Comden co-wrote four of my favoritest films in addition to countless standards. If you haven't seen the deliriously caffeinated 1947 football musical "Good News", 1952's sly showbiz satire "Singing In The Rain" or 1949's giddily kinetic "On The Town" (one of the all-time great New York movies) for the love of God do so immediately. They're just about the funnest movies ever. Pure joy, boys and girls, pure, exuberant cinematic joy.

But the most slept on Comden-Green joint, in my opinion at least, is 1955's "It's Always Fair Weather", a semi-sequel of sorts to 1946's "On The Town" that'd be agonizingly sad if it wasn't so much fun. "It's Always Fair Weather" follows three sailors (Gene Kelly, Michael Kidd and Dan Dailey) who boozily vow to reunite ten years after the end of World War II separates them.

But the intervening years push them in antithetical directions. Dailey's become a self-loathing advertising man who looks in the mirror every morning and hates the soulless shell of a man he's become. The blazingly cocky Kelly, who seemed destined to set the world afire, is a second-rate hustler barely eking out a living in the fight racket. Kidd meanwhile toils as a glorified fry cook.

But as much as Kelly, Dailey and Kidd hate themselves, they hate each other even more. The years have turned them into strangers and without the war to unite them they have little to say to each other and even less in common. Beneath "Fair Weather"'s tuneful high spirits lies a devastating critique of post-war conformity, television, advertising, and the existential ennui of a generation that saved the world then had to figure out what the hell to do as an encore.

"It's Always Fair Weather" may just be one of the most despairing and melancholy musicals ever made but its dark undercurrents don't keep it from being a whole lot of fun. It's as revisionist and subversive in its own way as Martin Scorsese's "New York, New York" (which doubles as the title of one of Comden-Green's most famous tunes, you know the one that goes "New York, New York, it's a helluva town the Bronx is up and the battery's down") but it also works smashingly as a musical and its profoundly cynical take on mass media and consumer culture give it a very contemporary sensibility.

That's the genius of "It's Always Fair Weather" and of Comden and Green. They're able to subvert the blindingly optimistic ethos of the musical comedy without losing the tune or missing a beat. In a strangely meta twist "It's Always Fair Weather" marked the final collaboration of co-directors Stanley Donen and Gene Kelly, a legendary team that triumphed with "On The Town" and "Singing In The Rain" but came to hate each other so much that they pretty much had to be forced to co-direct one last movie together at gunpoint.

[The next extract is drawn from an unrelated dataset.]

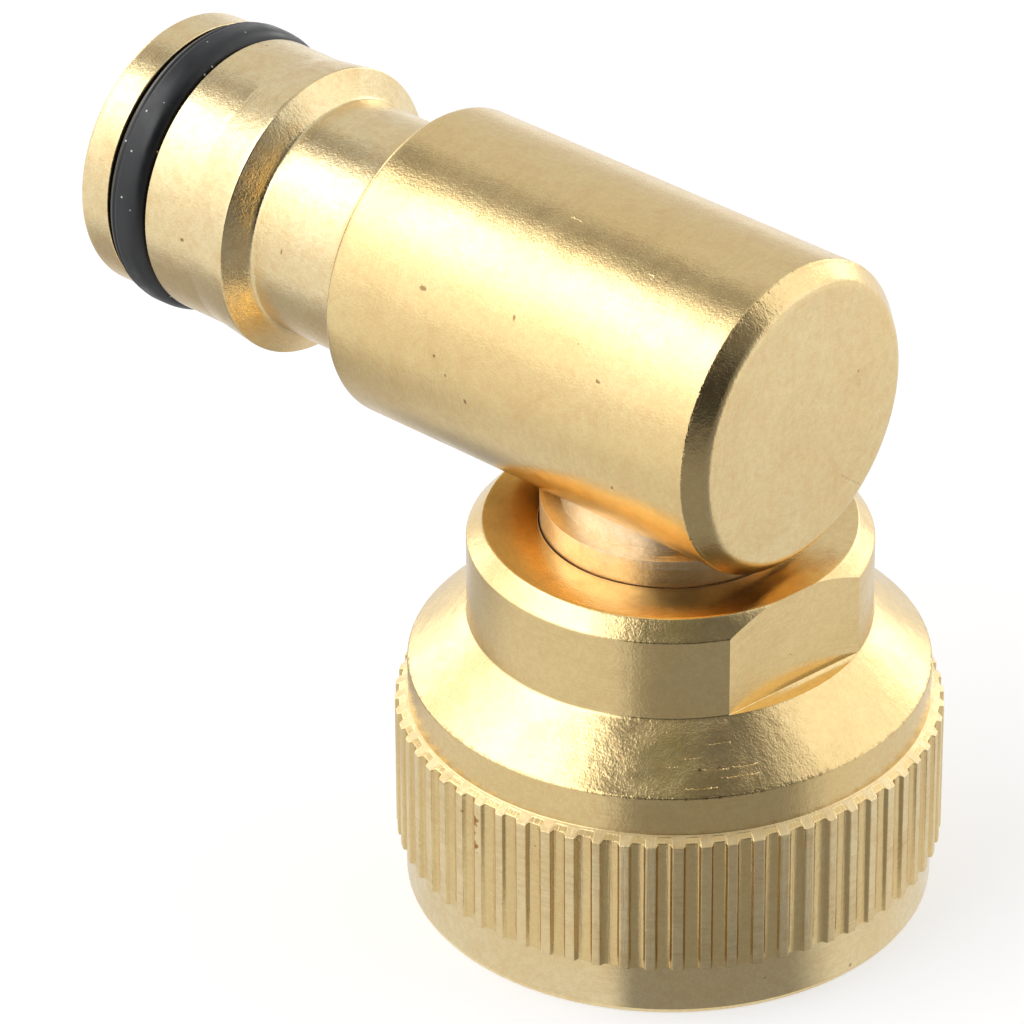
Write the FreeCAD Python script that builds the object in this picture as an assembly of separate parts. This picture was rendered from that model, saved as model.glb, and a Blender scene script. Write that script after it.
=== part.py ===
"""Swivel elbow hose connector in turned brass, in millimetres.

A knurled coupling nut screws onto a threaded tap or hose reel. A hollow stem turns inside the nut's neck on
two O-rings and is screwed into the underside of a horizontal elbow body, whose far end is a quick-connect
nipple with an O-ring. The nut's axis is +Z, its lower rim stands at Z = 0, and the nipple points along -X.
"""
import FreeCAD, Part

import math
import os

from FreeCAD import Vector

# Coupling nut, outside, from the rim upwards
rim_radius = 14.45
rim_height = 3.2
rim_edge = 0.3
knurl_radius = 15.0
knurl_height = 7.95
knurl_count = 64
knurl_depth = 0.26
knurl_land_width = 0.55
knurl_floor_width = 0.68
knurl_turn = 0.2
knurl_bevel_height = 0.4
shoulder_radius = 14.28
shoulder_height = 2.25
cone_height = 2.95
neck_radius = 11.03
neck_height = 5.75
neck_bevel_width = 0.92
neck_bevel_height = 1.0
flats_across = 20.0
flats_turn = -8.0

# Coupling nut, inside: G 3/4 socket cut to its major diameter, washer seat and swivel chamber
thread_radius = 13.22
thread_depth = 8.9
relief_depth = 0.3
seat_height = 11.6
chamber_height = 3.8
chamber_clearance = 0.3
bore_edge = 0.12

# Flat sealing washer in the socket
washer_radius = 12.7
washer_hole_radius = 8.2
washer_thickness = 2.4
washer_edge = 0.25

# Swivel stem
stem_radius = 7.05
stem_bore_radius = 4.0
stem_top_edge = 0.18
flange_radius = 8.3
flange_thickness = 2.35
hex_across = 9.0
hex_depth = 3.4
spigot_radius = 5.95
spigot_length = 3.2
spigot_edge = 0.4
swivel_clearance = 0.08

# Stem O-rings, as squeezed square between groove and bore
seal_depth = 1.15
seal_width = 1.5
seal_corner = 0.3
seal_groove_width = 2.0
seal_inset = 1.0
seal_spacing = 3.0
seal_clearance = 0.03

# Slip washer between the flange and the chamber roof
slip_thickness = 0.8
slip_clearance = 0.05
slip_radius = 8.35

# Elbow body, from the closed end along the barrel to the nose of the nipple
barrel_radius = 8.85
barrel_gap = 0.65
barrel_back = 9.2
barrel_end_bevel_length = 1.1
barrel_end_bevel_width = 1.0
barrel_front = 17.0
barrel_front_bevel = 0.35
waist_radius = 6.8
waist_length = 7.2
collar_radius = 8.28
collar_rear_length = 0.95
collar_land = 0.2
collar_front_length = 2.55
nose_radius = 7.93
nose_band_length = 3.3
nose_lip_length = 2.0
nose_edge = 0.3

# Elbow body, inside
flow_radius = 4.75
flow_mouth_bevel = 0.5
flow_blind = 4.4
drill_point_height = 1.4
spot_face_depth = 0.95
spot_face_clearance = 0.2
port_clearance = 0.03
port_runout = 0.3

# O-ring on the nipple
ring_section_radius = 1.325
ring_centre_radius = 6.95
ring_groove_width = 2.95
ring_seat_clearance = 0.02

# Levels and fits worked out from the sizes above
knurl_top = rim_height + knurl_height
shoulder_base = knurl_top + knurl_bevel_height
cone_base = shoulder_base + shoulder_height
neck_base = cone_base + cone_height
nut_top = neck_base + neck_height
chamber_top = seat_height + chamber_height
chamber_radius = max(flange_radius, slip_radius) + chamber_clearance
bore_radius = stem_radius + swivel_clearance
relief_radius = thread_radius + relief_depth
slip_top = chamber_top - slip_clearance
slip_base = slip_top - slip_thickness
flange_top = slip_base - slip_clearance
flange_base = flange_top - flange_thickness
axis_height = nut_top + barrel_gap + barrel_radius
stem_shoulder = nut_top + barrel_gap + spot_face_depth
spigot_top = stem_shoulder + spigot_length
seal_floor_radius = stem_radius - seal_depth
upper_seal_height = nut_top - seal_inset - seal_groove_width / 2
lower_seal_height = upper_seal_height - seal_spacing
ring_floor_radius = ring_centre_radius - ring_section_radius - ring_seat_clearance
collar_root = barrel_front + waist_length
collar_rear = collar_root + collar_rear_length
collar_land_end = collar_rear + collar_land
collar_front = collar_land_end + collar_front_length
groove_start = collar_front + nose_band_length
groove_end = groove_start + ring_groove_width
nose_end = groove_end + nose_lip_length
ring_centre = (groove_start + groove_end) / 2


def turned(points):
    """Solid of revolution about Z from a closed outline of (radius, height) points."""
    corners = [Vector(r, 0, z) for r, z in points]
    outline = Part.makePolygon(corners + [corners[0]])
    return Part.Face(outline).revolve(Vector(0, 0, 0), Vector(0, 0, 1), 360)


def turned_path(edges):
    """Solid of revolution about Z from a closed run of edges in the XZ plane."""
    return Part.Face(Part.Wire(edges)).revolve(Vector(0, 0, 0), Vector(0, 0, 1), 360)


def line(start, end):
    """Straight edge between two (radius, height) points."""
    return Part.makeLine(Vector(start[0], 0, start[1]), Vector(end[0], 0, end[1]))


def corner_arc(start, end, centre, radius):
    """Arc from start to end about centre, by way of the point of the circle midway between them."""
    middle = Vector((start[0] + end[0]) / 2, 0, (start[1] + end[1]) / 2)
    hub = Vector(centre[0], 0, centre[1])
    way = (middle - hub).normalize() * radius
    return Part.Arc(Vector(start[0], 0, start[1]), hub + way, Vector(end[0], 0, end[1])).toShape()


def cylinder(radius, base, top):
    """Upright cylinder on the Z axis between two heights."""
    return Part.makeCylinder(radius, top - base, Vector(0, 0, base))


def along_barrel(solid):
    """Lays a solid turned about Z along the barrel's axis, with its +Z towards the nipple."""
    solid.rotate(Vector(0, 0, 0), Vector(0, 1, 0), -90)
    solid.translate(Vector(0, 0, axis_height))
    return solid


def export(name, solid):
    """Writes one piece to parts/NAME.step."""
    solid.exportStep(os.path.join("parts", name + ".step"))


def knurl_grooves():
    """Straight trapezoid grooves round the knurled band, open through the bevel above it."""
    pitch = 2 * math.pi * knurl_radius / knurl_count
    root_radius = knurl_radius - knurl_depth
    half_floor = knurl_floor_width / 2
    half_mouth = (pitch - knurl_land_width) / 2
    overshoot = knurl_depth
    half_outer = half_mouth + (half_mouth - half_floor) * overshoot / knurl_depth
    section = [
        Vector(root_radius, -half_floor, rim_height),
        Vector(knurl_radius + overshoot, -half_outer, rim_height),
        Vector(knurl_radius + overshoot, half_outer, rim_height),
        Vector(root_radius, half_floor, rim_height),
    ]
    face = Part.Face(Part.makePolygon(section + [section[0]]))
    groove = face.extrude(Vector(0, 0, knurl_height + knurl_bevel_height))
    grooves = []
    for index in range(knurl_count):
        copy = groove.copy()
        copy.rotate(Vector(0, 0, 0), Vector(0, 0, 1), knurl_turn + index * 360 / knurl_count)
        grooves.append(copy)
    return Part.makeCompound(grooves)


def wrench_flats():
    """Two opposite blocks that mill the flats on the neck, down to the top of the cone."""
    blocks = []
    size = 2 * neck_radius
    for turn in (0, 180):
        block = Part.makeBox(size, size, neck_height, Vector(flats_across / 2, -size / 2, neck_base))
        block.rotate(Vector(0, 0, 0), Vector(0, 0, 1), flats_turn + turn)
        blocks.append(block)
    return Part.makeCompound(blocks)


def coupling_nut():
    """Turned nut: plain rim, knurled band, shoulder, cone and neck, bored for the tap thread and the stem."""
    blank = turned([
        (thread_radius, 0),
        (rim_radius - rim_edge, 0),
        (rim_radius, rim_edge),
        (rim_radius, rim_height),
        (knurl_radius, rim_height),
        (knurl_radius, knurl_top),
        (shoulder_radius, shoulder_base),
        (shoulder_radius, cone_base),
        (neck_radius, neck_base),
        (neck_radius, nut_top - neck_bevel_height),
        (neck_radius - neck_bevel_width, nut_top),
        (bore_radius + bore_edge, nut_top),
        (bore_radius, nut_top - bore_edge),
        (bore_radius, chamber_top),
        (chamber_radius, chamber_top),
        (chamber_radius, seat_height),
        (relief_radius, seat_height),
        (relief_radius, thread_depth),
        (thread_radius, thread_depth),
    ])
    return blank.cut(wrench_flats()).cut(knurl_grooves())


def sealing_washer():
    """Flat rubber washer with broken edges, pressed up against the seat in the socket."""
    base = seat_height - washer_thickness
    return turned([
        (washer_hole_radius, base),
        (washer_radius - washer_edge, base),
        (washer_radius, base + washer_edge),
        (washer_radius, seat_height - washer_edge),
        (washer_radius - washer_edge, seat_height),
        (washer_hole_radius, seat_height),
    ])


def seal_groove_outline(height):
    """The three corners of a stem groove after the one above it, going down."""
    return [
        (stem_radius, height + seal_groove_width / 2),
        (seal_floor_radius, height + seal_groove_width / 2),
        (seal_floor_radius, height - seal_groove_width / 2),
        (stem_radius, height - seal_groove_width / 2),
    ]


def swivel_stem():
    """Hollow stem: hex-socketed flange, journal with two O-ring grooves, shoulder and spigot."""
    stem = turned([
        (stem_bore_radius, flange_base),
        (stem_bore_radius, spigot_top),
        (spigot_radius - spigot_edge, spigot_top),
        (spigot_radius, spigot_top - spigot_edge),
        (spigot_radius, stem_shoulder),
        (stem_radius - stem_top_edge, stem_shoulder),
        (stem_radius, stem_shoulder - stem_top_edge),
        *seal_groove_outline(upper_seal_height),
        *seal_groove_outline(lower_seal_height),
        (stem_radius, flange_top),
        (flange_radius, flange_top),
        (flange_radius, flange_base),
    ])
    corner_radius = hex_across / math.sqrt(3)
    corners = [Vector(corner_radius, 0, flange_base)]
    for index in range(1, 7):
        angle = index * math.pi / 3
        corners.append(Vector(corner_radius * math.cos(angle), corner_radius * math.sin(angle), flange_base))
    socket = Part.Face(Part.makePolygon(corners)).extrude(Vector(0, 0, hex_depth))
    return stem.cut(socket)


def stem_o_ring(height):
    """O-ring squeezed between the groove floor and the nut's bore, with its corners left free."""
    inner = seal_floor_radius + seal_clearance
    outer = bore_radius - seal_clearance
    base = height - seal_width / 2
    top = height + seal_width / 2
    return turned([
        (inner + seal_corner, base),
        (outer - seal_corner, base),
        (outer, base + seal_corner),
        (outer, top - seal_corner),
        (outer - seal_corner, top),
        (inner + seal_corner, top),
        (inner, top - seal_corner),
        (inner, base + seal_corner),
    ])


def slip_washer():
    """Thin plain washer that takes the thrust between the flange and the chamber roof."""
    ring = cylinder(slip_radius, slip_base, slip_top)
    return ring.cut(cylinder(bore_radius, slip_base, slip_top))


def elbow_body():
    """Barrel with a closed bevelled end and a nipple, bored from the nose and ported from below."""
    end_corner = barrel_radius - barrel_end_bevel_width
    bevel_top = -barrel_back + barrel_end_bevel_length
    front_corner = barrel_radius - barrel_front_bevel
    fillet = front_corner - waist_radius
    outline = [
        line((0, -barrel_back), (end_corner, -barrel_back)),
        line((end_corner, -barrel_back), (barrel_radius, bevel_top)),
        line((barrel_radius, bevel_top), (barrel_radius, barrel_front - barrel_front_bevel)),
        line((barrel_radius, barrel_front - barrel_front_bevel), (front_corner, barrel_front)),
        corner_arc(
            (front_corner, barrel_front),
            (waist_radius, barrel_front + fillet),
            (front_corner, barrel_front + fillet),
            fillet,
        ),
        line((waist_radius, barrel_front + fillet), (waist_radius, collar_root)),
        line((waist_radius, collar_root), (collar_radius, collar_rear)),
        line((collar_radius, collar_rear), (collar_radius, collar_land_end)),
        line((collar_radius, collar_land_end), (nose_radius, collar_front)),
        line((nose_radius, collar_front), (nose_radius, groove_start)),
        line((nose_radius, groove_start), (ring_floor_radius, groove_start)),
        line((ring_floor_radius, groove_start), (ring_floor_radius, groove_end)),
        line((ring_floor_radius, groove_end), (nose_radius, groove_end)),
        line((nose_radius, groove_end), (nose_radius, nose_end - nose_edge)),
        line((nose_radius, nose_end - nose_edge), (nose_radius - nose_edge, nose_end)),
        line((nose_radius - nose_edge, nose_end), (flow_radius + flow_mouth_bevel, nose_end)),
        line((flow_radius + flow_mouth_bevel, nose_end), (flow_radius, nose_end - flow_mouth_bevel)),
        line((flow_radius, nose_end - flow_mouth_bevel), (flow_radius, -flow_blind)),
        line((flow_radius, -flow_blind), (0, -flow_blind - drill_point_height)),
        line((0, -flow_blind - drill_point_height), (0, -barrel_back)),
    ]
    body = along_barrel(turned_path(outline))
    underside = axis_height - barrel_radius
    spot_face = cylinder(stem_radius + spot_face_clearance, underside - spot_face_depth, stem_shoulder)
    port = cylinder(spigot_radius + port_clearance, underside, spigot_top + port_runout)
    passage = cylinder(stem_bore_radius, underside, axis_height)
    return body.cut(spot_face.fuse(port).fuse(passage))


def nipple_o_ring():
    """O-ring seated on the floor of the nipple's groove."""
    ring = Part.makeTorus(ring_centre_radius, ring_section_radius, Vector(0, 0, ring_centre))
    return along_barrel(ring)


os.makedirs("parts", exist_ok=True)
export("coupling_nut", coupling_nut())
export("sealing_washer", sealing_washer())
export("swivel_stem", swivel_stem())
export("slip_washer", slip_washer())
export("stem_o_ring_lower", stem_o_ring(lower_seal_height))
export("stem_o_ring_upper", stem_o_ring(upper_seal_height))
export("elbow_body", elbow_body())
export("nipple_o_ring", nipple_o_ring())
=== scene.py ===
"""Looks of the swivel elbow hose connector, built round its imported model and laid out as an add-on.

Lengths are in metres. The coupling nut's axis is +Z, its rim stands on Z = 0, and the nipple points along -X.
"""
import math

import bpy
import numpy as np
from bpy.props import FloatProperty, FloatVectorProperty, IntProperty, PointerProperty
from mathutils import Matrix, Vector


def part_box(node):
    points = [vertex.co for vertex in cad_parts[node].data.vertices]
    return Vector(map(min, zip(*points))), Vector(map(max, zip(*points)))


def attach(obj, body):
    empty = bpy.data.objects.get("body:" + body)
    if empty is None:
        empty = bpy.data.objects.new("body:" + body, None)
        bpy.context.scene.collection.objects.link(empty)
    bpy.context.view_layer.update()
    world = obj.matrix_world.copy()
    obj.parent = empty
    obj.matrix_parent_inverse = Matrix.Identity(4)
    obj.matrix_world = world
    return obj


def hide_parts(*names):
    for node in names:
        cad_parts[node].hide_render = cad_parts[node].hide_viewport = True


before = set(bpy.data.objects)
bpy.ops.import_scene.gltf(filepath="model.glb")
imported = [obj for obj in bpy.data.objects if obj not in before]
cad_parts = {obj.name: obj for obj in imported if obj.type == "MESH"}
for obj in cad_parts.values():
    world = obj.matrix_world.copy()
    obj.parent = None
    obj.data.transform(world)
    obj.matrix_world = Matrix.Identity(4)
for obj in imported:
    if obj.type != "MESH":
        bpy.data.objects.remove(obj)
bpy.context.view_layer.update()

bl_info = {
    "name": "Swivel Elbow Hose Connector",
    "version": (1, 0, 0),
    "blender": (4, 5, 0),
    "location": "3D View > Sidebar > Hose Connector",
    "description": "Builds a turned brass swivel elbow hose connector piece by piece",
    "category": "Add Mesh",
}

MM = 0.001
SEED = 11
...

I could go on and on about "Singing In The Rain" or "Good Times" or "On The Town" or Comden-Green's other work (a particularly disastrous-sounding late project was a musical sequel to Ibsen's "A Doll's House" that sounds Carrie: The Musicalriffic") but I'm much more interested in hearing your thoughts on Comden-Green and what their oeuvre meant to you. Any favorite Comden-Green moments? What have I left out?